Sunday, 25 December 2016

Making a dent in machine learning, or how to play a fast ball game


Neil Lawrence had an interesting observation about the current state of machine learning, and linked it to fast ball games:
“[…] the dynamics of the game will evolve. In the long run, the right way of playing football is to position yourself intelligently and to wait for the ball to come to you. You’ll need to run up and down a bit, either to respond to how the play is evolving or to get out of the way of the scrum when it looks like it might flatten you.”
Neil Lawrence is known for his work in Gaussian Processes and is a proponent of data efficiency. He used to be professor at University of Sheffield, is now with Amazon. Apparently the strategy works. The ball has come to him.

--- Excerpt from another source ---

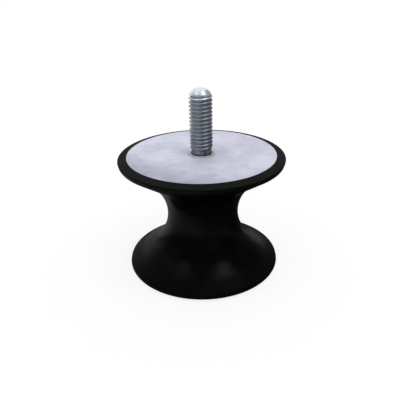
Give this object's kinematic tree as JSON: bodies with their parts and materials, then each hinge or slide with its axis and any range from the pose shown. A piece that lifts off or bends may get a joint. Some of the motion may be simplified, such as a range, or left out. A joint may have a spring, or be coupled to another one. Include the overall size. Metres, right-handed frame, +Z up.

I once heard about a professor who said he would come to top conferences just to learn what others were busy doing and tried to do something else.

I also read somewhere from a top physicist that students who applied to work with him often expressed the wish to study shiny-and-clean fields. Some other fields were too messy and seemed unsexy. The professor insisted that the messy fields were exactly the best to work on.

In "Letters to a young scientist", Edward Osborne Wilson told his life story. He spent his entire life cataloging ants since childhood, right at the time where ant ecology wasn't a shiny field. He is considered as father of biodiversity.

Wonder what to do in deep learning now?

It is an extremely fast ball game with thousands of top players. You will be either crushed with ideas being stolen weekly, or out of steam pretty quickly.

It looks like most of the low hanging fruits have been picked.

Then ask yourself, what is your unique position? What are your strengths and advantages that people do not have? Can you move faster than others? It may be by having access to data, access to expertise in the neighborhood, or borrowing angles outside the field. Sometimes digging up old ideas is highly beneficial, too.

Alternatively, just calm down, and do boring-but-important stuffs. Important problems are like the goal areas in ball games. The ball will surely come.